5. Summary and Recommendations
Floating head heat exchangers, with the structural advantage of extractable tube bundles, enable complete separation treatment of tube and shell sides during overhaul cleaning, yielding significantly better cleaning quality than online cleaning of fixed-tubesheet heat exchangers. The core control points of overhaul cleaning are: thorough system isolation and purging before disassembly, guided protection during tube bundle extraction, coordinated use of shell-side high-pressure water jet and tube-side chemical cleaning, and precision assembly of the floating head sealing surfaces during reassembly.

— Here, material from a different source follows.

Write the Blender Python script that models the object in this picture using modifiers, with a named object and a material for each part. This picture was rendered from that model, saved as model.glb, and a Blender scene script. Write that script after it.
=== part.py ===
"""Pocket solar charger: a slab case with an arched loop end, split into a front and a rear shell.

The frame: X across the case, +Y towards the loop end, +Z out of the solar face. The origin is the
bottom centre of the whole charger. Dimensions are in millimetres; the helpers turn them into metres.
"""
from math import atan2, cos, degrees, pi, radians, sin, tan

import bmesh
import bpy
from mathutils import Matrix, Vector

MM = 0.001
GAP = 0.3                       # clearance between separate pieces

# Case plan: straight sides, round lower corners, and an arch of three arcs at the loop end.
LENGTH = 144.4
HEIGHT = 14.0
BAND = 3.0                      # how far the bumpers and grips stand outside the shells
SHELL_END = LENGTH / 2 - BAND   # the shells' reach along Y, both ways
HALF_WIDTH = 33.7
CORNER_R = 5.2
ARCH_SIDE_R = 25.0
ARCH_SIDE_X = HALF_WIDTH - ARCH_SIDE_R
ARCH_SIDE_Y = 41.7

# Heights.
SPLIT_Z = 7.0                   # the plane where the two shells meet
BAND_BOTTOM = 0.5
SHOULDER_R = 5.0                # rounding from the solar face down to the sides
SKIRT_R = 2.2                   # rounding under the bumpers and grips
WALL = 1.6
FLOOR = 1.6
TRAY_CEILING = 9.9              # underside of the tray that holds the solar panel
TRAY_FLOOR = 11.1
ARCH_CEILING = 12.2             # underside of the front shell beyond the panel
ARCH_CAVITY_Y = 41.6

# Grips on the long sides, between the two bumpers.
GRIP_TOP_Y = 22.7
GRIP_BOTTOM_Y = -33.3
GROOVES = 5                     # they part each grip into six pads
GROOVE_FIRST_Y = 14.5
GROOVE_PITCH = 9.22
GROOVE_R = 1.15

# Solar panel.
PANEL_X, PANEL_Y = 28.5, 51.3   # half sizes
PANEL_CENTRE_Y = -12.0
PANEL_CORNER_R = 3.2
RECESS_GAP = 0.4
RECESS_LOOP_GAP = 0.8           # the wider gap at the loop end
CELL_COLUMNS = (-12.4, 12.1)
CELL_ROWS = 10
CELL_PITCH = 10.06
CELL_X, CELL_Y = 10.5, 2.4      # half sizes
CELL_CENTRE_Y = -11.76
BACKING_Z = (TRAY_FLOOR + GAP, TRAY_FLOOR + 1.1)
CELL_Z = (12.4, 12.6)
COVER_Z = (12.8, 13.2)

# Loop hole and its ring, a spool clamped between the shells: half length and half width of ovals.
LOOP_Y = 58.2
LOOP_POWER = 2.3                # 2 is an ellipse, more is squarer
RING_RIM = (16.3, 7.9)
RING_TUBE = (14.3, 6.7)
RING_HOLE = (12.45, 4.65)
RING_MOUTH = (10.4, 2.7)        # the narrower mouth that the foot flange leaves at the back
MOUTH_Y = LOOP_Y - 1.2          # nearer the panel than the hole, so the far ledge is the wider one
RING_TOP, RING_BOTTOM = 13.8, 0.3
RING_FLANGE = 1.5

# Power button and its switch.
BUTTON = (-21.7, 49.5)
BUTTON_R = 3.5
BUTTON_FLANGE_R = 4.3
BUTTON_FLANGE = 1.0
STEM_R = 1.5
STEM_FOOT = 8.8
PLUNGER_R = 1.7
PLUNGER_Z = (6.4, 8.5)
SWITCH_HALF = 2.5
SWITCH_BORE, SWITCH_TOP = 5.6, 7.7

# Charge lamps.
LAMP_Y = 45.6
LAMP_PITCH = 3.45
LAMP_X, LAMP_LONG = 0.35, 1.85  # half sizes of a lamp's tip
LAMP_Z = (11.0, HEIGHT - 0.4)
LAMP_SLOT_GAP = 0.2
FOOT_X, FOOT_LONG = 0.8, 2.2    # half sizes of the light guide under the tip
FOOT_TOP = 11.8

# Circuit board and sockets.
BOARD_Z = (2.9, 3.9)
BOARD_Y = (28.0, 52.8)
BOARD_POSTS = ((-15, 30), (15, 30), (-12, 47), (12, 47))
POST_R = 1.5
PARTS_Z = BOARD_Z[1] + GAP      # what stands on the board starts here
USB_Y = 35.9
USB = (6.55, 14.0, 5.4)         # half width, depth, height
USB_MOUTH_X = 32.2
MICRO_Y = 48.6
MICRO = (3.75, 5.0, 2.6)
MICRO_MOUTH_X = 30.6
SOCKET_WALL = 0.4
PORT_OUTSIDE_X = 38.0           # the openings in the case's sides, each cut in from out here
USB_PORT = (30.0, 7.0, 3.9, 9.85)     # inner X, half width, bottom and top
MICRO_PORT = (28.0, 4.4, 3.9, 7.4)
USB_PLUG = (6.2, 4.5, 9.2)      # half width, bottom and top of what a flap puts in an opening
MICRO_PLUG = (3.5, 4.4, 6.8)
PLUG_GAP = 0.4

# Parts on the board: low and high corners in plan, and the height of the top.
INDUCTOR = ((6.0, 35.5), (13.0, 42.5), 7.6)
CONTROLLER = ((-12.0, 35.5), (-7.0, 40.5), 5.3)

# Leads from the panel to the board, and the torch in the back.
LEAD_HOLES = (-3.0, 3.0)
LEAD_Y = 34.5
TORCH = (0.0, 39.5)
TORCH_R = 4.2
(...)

O&M recommendations: It is recommended that floating head heat exchangers in petrochemical plants undergo preventive overhaul cleaning every 2–3 years, rather than waiting for significant heat transfer efficiency decline or abnormal pressure differentials before passive overhaul. For operating conditions with high solids content and fast scaling rates, periodic shell-side backflushing can be supplemented during daily operation to slow scale accumulation. For floating head heat exchangers with austenitic stainless steel tube bundles, Cl⁻ content must be strictly controlled below 50 ppm during cleaning to prevent intergranular corrosion. In the first month after overhaul and recommissioning, inspection frequency should be increased, focusing on floating head end sealing surface temperature changes and shell-side outlet pressure drop trends to ensure sealing reliability.